Helping behavior in children : who are those 'some of them some of the time' kids?
Hampson, Robert Butler, Department of Psychology, University of Virginia
Tavormina, Joseph B., Department of Psychology, University of Virginia
Koch-Sheras, Phyllis, Department of Psychology, University of Virginia
Allen, Andreea, University of Virginia
Hetherington, Mavis, Department of Psychology, University of Virginia
Previous research with respect to helpful behavior in children has focused primarily upon situational influences, such as training or modeling, upon entire samples of children. However, more recently, an increasing movement toward idiographic assessment and reliance on individual characteristic responsiveness to situations has demonstrated that, at best, one can account for behavioral performance of only "some of the people some of the time". In fact, some studies of children in helping situations have isolated, but not studied, small percentages of children who persist in helping when the majority of their peers do not. Consequently, the examination of relevant characteristics of helpful children, and how such characteristics interact with situational/ behavioral influences to produce helping behavior, appear of paramount importance.
Several important characteristics of helpful children have been forwarded by previous research, though not studied in detail. Among these are family socialization style, self-esteem, affiliative and empathic tendency, and status of peer group acceptance, but no one has directly compared most helpful with less helpful peers on these measures. As a result, the present study contrasted personality and demographic family variables between high and low helpful peers.
Ninety eighth-graders from a public middle school were sociametrically rated by homeroom classmates on "helpful" and "popular" dimensions; then were observed on six behavioral helping tasks; and finally assessed on a personality inventory, the Piers-Harris Self-Concept Scale, the Bem Sex- Role Inventory, Mehrabian’s Affiliative and Empathic tendency scales, and a brief interview regarding family composition and friendship/activity preferences.
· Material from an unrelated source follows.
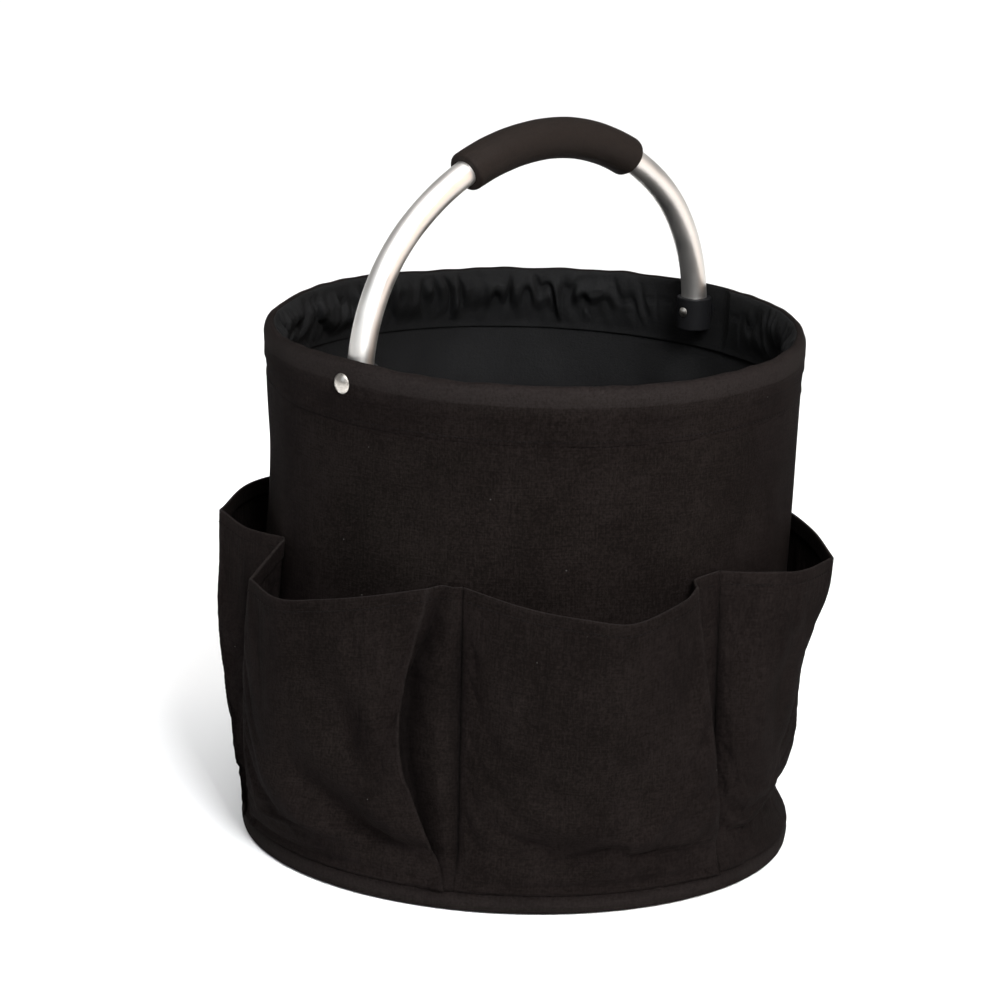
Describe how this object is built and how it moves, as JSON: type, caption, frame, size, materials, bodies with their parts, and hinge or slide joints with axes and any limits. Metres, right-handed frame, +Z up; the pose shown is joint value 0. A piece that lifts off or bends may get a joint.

Across the board, those boys and girls who were most helpful across situations appeared significantly more adjusted than less helpful peers in terms of personality measures, and were significantly more consistent in their helping approach than other subjects. In addition, those most helpful subjects demonstrated higher percentages of androgynous sex-typing than mid- or low-helpful subjects. And, perhaps most importantly, the best-adjusted (and within them the most helpful) adolescents came from more educated families (particularly they had more educated mothers), indicating that some element of family style related to education strongly influenced the psychosocial adaptation of the child, of which helping was a part.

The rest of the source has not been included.